This free bandwidth does come with an element of risk. Once you are
associated to an access point, you are on the same network as others
connected to the same access point, in the same way as plugging into
the same network segment. A simple network discovery will show who else
is connected….and from there an unscrupulous user could try and
access your machine. This may not be deliberate – a Trojan may
automatically be scanning in the background for, and trying to infect
other machines. In addition to the possibility of direct attack, your
data is probably going to be “clear text” – not encrypted.
So what issues do we face when using public ‘hotspots’?
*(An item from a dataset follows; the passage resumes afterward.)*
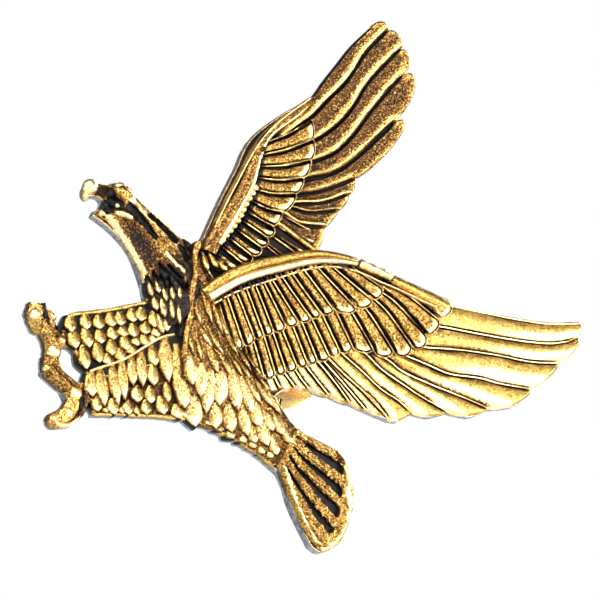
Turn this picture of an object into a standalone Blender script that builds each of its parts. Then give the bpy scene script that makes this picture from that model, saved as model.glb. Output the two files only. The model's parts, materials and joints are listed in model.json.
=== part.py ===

- Clear text data – by its very nature a hotspot will not have
any encryption or security on it. It is there to enable as many people
as possible to connect, as easily as possible. To offer a pre-shared
security key is impractical, and the more people have a key, the less
valuable a key is. What does this mean? Well if you are sending email,
someone on that network will be able to see, and read that data. It is
a bit like handing a postcard over a post office counter. Everyone in
the post office can read it. So you really would not write anything
confidential on it. To say “Hi, having a wonderful time, wish you were
here” is not exactly top secret. You may not want to put all your
credit card information on it!
- Most web traffic is, by its very nature clear text. Most web
sites will switch to secure, encrypted HTTPS traffic when doing
commercial transactions. Web mail is normally in the clear…How can
you tell if you have changed? Look for the little padlock in your
- If you are using business email, we strongly recommend using a
VPN (Virtual Private Network) between you and the business mail server.
This should be provided by the business. This normally is a security
overlay on your traffic. This will encrypt data and ensure no
eavesdroppers read it.
- Your PC needs to have a personal firewall installed, and
switched on. A basic firewall is provided within Windows now. Use it!
This stops unauthorised access on to the PC.
- Many businesses will add an additional personal firewall. The
clever ones will actually change the policy based upon your location,
which will control the flow of data in and out of your PC in accordance
with your policy.
- Ensure your anti-virus software is installed, up-to-date and working! This will defend against known virus or Trojan attacks.
- Turn off ad-hoc networking – WiFi has two methods of working –
ad hoc and infrastructure. Infrastructure is when your PC connects to
an Access Point, and then on to a wired network. Ad-hoc is when two
PC’s communicate to each other directly without an Access Point. You
really should ensure no one can network directly, unless there is a
- Shoulder surfing. Always be aware who is watching you. Don’t
sit with your back to a crowd or window inviting unwanted snoopers to
see you type your password or read your documents.
- Think about the length of time you are connected. As a
precaution, prepare messages off line and only connect to send and
receive. This will reduce the window of opportunity for someone to
capture your data.
- Lastly, when accessing a hot spot be aware of hot spot high
jacking. This is when a fake access point is used to fool you into
connecting to it. It will record all traffic from your system. This
type of attack is mainly used in internet cafes since access is open.
Always try and make sure you connect to genuine access points.